* _Goal_
Lines that include the word "node" are the ones to copy.

* _Given information_
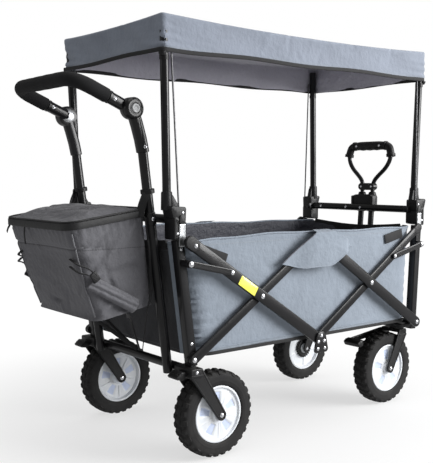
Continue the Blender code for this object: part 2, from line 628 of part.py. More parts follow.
tilt = axis("push_tilt", (TILT_HUB[0], 0, TILT_HUB[1]))
arm_y = HUB_MID - PUSH_BAR_R - 2 * GAP
bend = [(TILT_HUB[0], -arm_y, TILT_HUB[1]), (PUSH_END_X, -arm_y, PUSH_END_Z), (PUSH_END_X, arm_y, PUSH_END_Z),
        (TILT_HUB[0], arm_y, TILT_HUB[1])]
push_path = bent(bend, 0.045, 4)
discs = [pin(*TILT_HUB, *across(s, HUB_IN, HUB_MID), TILT_HUB_R, 24) for s in (1, -1)]
add("push_bar", STEEL, [tube(push_path, PUSH_BAR_R, 14)] + discs, tilt)
start = 0.42  # where along an arm the foam begins
grip_path = [p for p in push_path if p[0] < TILT_HUB[0] + start * (PUSH_END_X - TILT_HUB[0])]
edge = [(TILT_HUB[0] + start * (PUSH_END_X - TILT_HUB[0]), s * arm_y,
         TILT_HUB[1] + start * (PUSH_END_Z - TILT_HUB[1])) for s in (-1, 1)]
grip_path = [edge[0]] + grip_path + [edge[1]]
add("push_grip", FOAM, [sleeve(grip_path, FOAM_R, PUSH_BAR_R + GAP, 14)], tilt)

# ---------------------------------------------------------------- pull handle


def along_pull(y, z):
    """A point in the pull handle's plane, at one height."""
    return (PULL_FOOT[0] + (z - PULL_FOOT[1]) * PULL_LEAN, y, z)


pull = axis("pull_handle", (PULL_FOOT[0], 0, PULL_FOOT[1]))
rod_foot_z = 0.275
tubes = [sleeve([along_pull(s * PULL_ROD_Y, PULL_FOOT[1] + 0.012), along_pull(s * PULL_ROD_Y, UPPER_BAR_Z - 0.007)],
                PULL_TUBE_R, PULL_ROD_R + GAP, 16) for s in (1, -1)]
yoke_x = PULL_FOOT[0]
yoke = slab(hull(circle(PULL_FOOT, 0.0095) + [(yoke_x - 0.0085, PULL_FOOT[1] + 0.022),
                                              (yoke_x + 0.0105, PULL_FOOT[1] + 0.022)]), -0.031, 0.031)
add("pull_tubes", STEEL, [yoke] + tubes, pull, [pin(*PULL_FOOT, -0.05, 0.05, bore_r(0.0035))])
bores = [tube([along_pull(s * PULL_ROD_Y, UPPER_BAR_Z - 0.044), along_pull(s * PULL_ROD_Y, UPPER_BAR_Z + 0.106)], PULL_ROD_R + GAP, 16)
         for s in (1, -1)]
house_z = (UPPER_BAR_Z - 0.006 + GAP, PULL_TOP[1])
hx = along_pull(0, house_z[0])[0]
upper_front = FRONT_POST_X[1] + CROSSBAR_R + GAP
house = slab([(upper_front, house_z[0]), (hx + 0.0135, house_z[0]), (hx + 0.0185, house_z[0] + 0.006),
              (hx + 0.0185, house_z[1] - 0.006), (hx + 0.0145, house_z[1]),
              (upper_front + 0.002, house_z[1]), (upper_front, house_z[1] - 0.004)], -0.046, 0.046)
add("pull_housing", PLASTIC, [house], pull, bores)
slide = axis("pull_slide", along_pull(0, PULL_TOP[1]))
half = [(PULL_ROD_Y, rod_foot_z), (PULL_ROD_Y, PULL_TOP[1] + 0.029), (PULL_LOOP_HALF_W * 0.62, PULL_TOP[1] + 0.062),
        (PULL_LOOP_HALF_W, PULL_TOP[1] + 0.117), (PULL_LOOP_HALF_W * 0.93, PULL_LOOP_Z)]
loop = [along_pull(-y, z) for y, z in half] + [along_pull(y, z) for y, z in half[::-1]]
add("pull_loop", STEEL, [tube(bent(loop, 0.018, 3), PULL_ROD_R, 12)], slide)
grip_half = PULL_LOOP_HALF_W * 0.93 - 0.022
add("pull_grip", FOAM, [sleeve([along_pull(-grip_half, PULL_LOOP_Z), along_pull(grip_half, PULL_LOOP_Z)],
                               PULL_GRIP_R, PULL_ROD_R + GAP, 18)], slide)

# ---------------------------------------------------------------- storage bag


def bag_front_x(z):
    """The bag's front hangs from the push legs, a gap behind them at the rim."""
    x = LEG_FOOT[0] + (LEG_TOP[0] - LEG_FOOT[0]) * (BAG_TOP_Z[1] - LEG_FOOT[1]) / (LEG_TOP[1] - LEG_FOOT[1])
    rim = x - LEG_R * 1.012 - 2 * GAP
    return rim + 0.012 * (BAG_TOP_Z[1] - z) / (BAG_TOP_Z[1] - BAG_FLOOR_Z)


def bag_plan(level, inset, lift=0.0):
    """A rounded oblong, level 0 at the floor and 1 at the sloping rim."""
    front = bag_front_x(BAG_FLOOR_Z + level * (BAG_TOP_Z[1] - BAG_FLOOR_Z)) - inset
    rear = BAG_REAR_X[0] + level * (BAG_REAR_X[1] - BAG_REAR_X[0]) + inset
    w = BAG_HALF_W - 0.008 * (1 - level) - inset
    plan = []
    for cx, cy, r, turn in ((front, w, 0.018, 0), (rear, w, 0.030, 90), (rear, -w, 0.030, 180), (front, -w, 0.018, 270)):
        sx, sy = (1 if turn in (0, 270) else -1), (1 if turn < 180 else -1)
        for i in range(5):
            t = math.radians(turn + 90 * i / 4)
            x = cx - sx * r + r * math.cos(t)
            y = cy - sy * r + r * math.sin(t)
            share = (x - BAG_REAR_X[1]) / (bag_front_x(BAG_TOP_Z[1]) - BAG_REAR_X[1])
            rim_z = BAG_TOP_Z[0] + share * (BAG_TOP_Z[1] - BAG_TOP_Z[0])
            plan.append((x, y, BAG_FLOOR_Z + level * (rim_z - BAG_FLOOR_Z) + lift))
    return plan


BAG_T = 0.004
rings = [bag_plan(0, BAG_T, BAG_T), bag_plan(0.4, BAG_T), bag_plan(1, BAG_T)]
rings = rings + [bag_plan(1, 0), bag_plan(0.4, 0), bag_plan(0, 0)]
add("storage_bag", BAG_CLOTH, [loft(rings)])
lid_axis = axis("bag_lid", (bag_front_x(BAG_TOP_Z[1]), 0, BAG_TOP_Z[1] + GAP + BAG_LID_T))
lid = [bag_plan(1, 0.0, GAP), bag_plan(1, -0.0, GAP + 0.6 * BAG_LID_T), bag_plan(1, 0.005, GAP + BAG_LID_T)]
add("bag_lid", BAG_CLOTH, [loft(lid)], lid_axis)
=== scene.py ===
"""A folding wagon: four wheels on a scissor frame, a cloth tub, a canopy on four posts, a push handle
with a storage bag at the rear and a telescoping pull handle at the front. Metres; every place along
the wagon is measured from the two middle rivets, and +X is the front."""

import bmesh
import bpy
import numpy as np
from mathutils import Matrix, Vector


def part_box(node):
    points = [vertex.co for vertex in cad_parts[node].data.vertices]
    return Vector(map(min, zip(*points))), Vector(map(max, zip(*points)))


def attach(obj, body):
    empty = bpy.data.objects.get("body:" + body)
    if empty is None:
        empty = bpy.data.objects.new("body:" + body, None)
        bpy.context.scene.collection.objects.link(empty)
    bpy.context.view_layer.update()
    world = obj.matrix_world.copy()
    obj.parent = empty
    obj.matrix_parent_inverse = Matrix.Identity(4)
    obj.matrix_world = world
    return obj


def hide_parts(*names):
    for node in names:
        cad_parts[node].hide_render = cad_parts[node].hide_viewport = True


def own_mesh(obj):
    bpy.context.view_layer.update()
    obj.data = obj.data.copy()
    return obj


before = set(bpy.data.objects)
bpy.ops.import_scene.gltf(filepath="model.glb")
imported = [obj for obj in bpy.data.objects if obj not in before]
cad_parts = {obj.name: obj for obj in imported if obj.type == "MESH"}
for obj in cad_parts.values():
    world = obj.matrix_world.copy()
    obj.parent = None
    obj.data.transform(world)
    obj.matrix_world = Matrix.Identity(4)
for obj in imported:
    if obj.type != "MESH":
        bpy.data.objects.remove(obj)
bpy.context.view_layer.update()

# ---- Camera, floor and studio lights
# A pale floor under soft light from the right, a wide overhead panel and a weak grey surround.

scene = bpy.context.scene
scene.view_settings.view_transform = "Standard"

lens = bpy.data.cameras.new("camera")
lens.lens, lens.sensor_width = 62.2, 36.0
camera = bpy.data.objects.new("camera", lens)
camera.location = (-1.3368, -1.6259, 0.6409)
camera.rotation_euler = np.radians((90 - 4.04, 0.0, 51.63 - 90))
scene.collection.objects.link(camera)
scene.camera = camera


def softbox(name, place, aim, width, height, power):
    """A rectangular panel light that faces a point."""
    light = bpy.data.lights.new(name, "AREA")
    light.shape, light.size, light.size_y, light.energy = "RECTANGLE", width, height, power
    panel = bpy.data.objects.new(name, light)
    panel.location = place
    panel.rotation_euler = (Vector(aim) - Vector(place)).to_track_quat("-Z", "Y").to_euler()
    scene.collection.objects.link(panel)


softbox("key_panel", (2.5, -2.9, 1.55), (0.1, 0.0, 0.45), 2.4, 2.2, 215)
sun = bpy.data.lights.new("overhead_sun", "SUN")
sun.energy, sun.angle = 1.35, np.radians(70)
above = bpy.data.objects.new("overhead_sun", sun)
above.rotation_euler = np.radians((8.0, 6.0, 0.0))
scene.collection.objects.link(above)
softbox("rear_panel", (-3.2, 1.2, 1.5), (-0.2, 0.0, 0.6), 1.2, 1.6, 5)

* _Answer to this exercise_
def part_box(node):
    points = [vertex.co for vertex in cad_parts[node].data.vertices]
    for node in names:
        cad_parts[node].hide_render = cad_parts[node].hide_viewport = True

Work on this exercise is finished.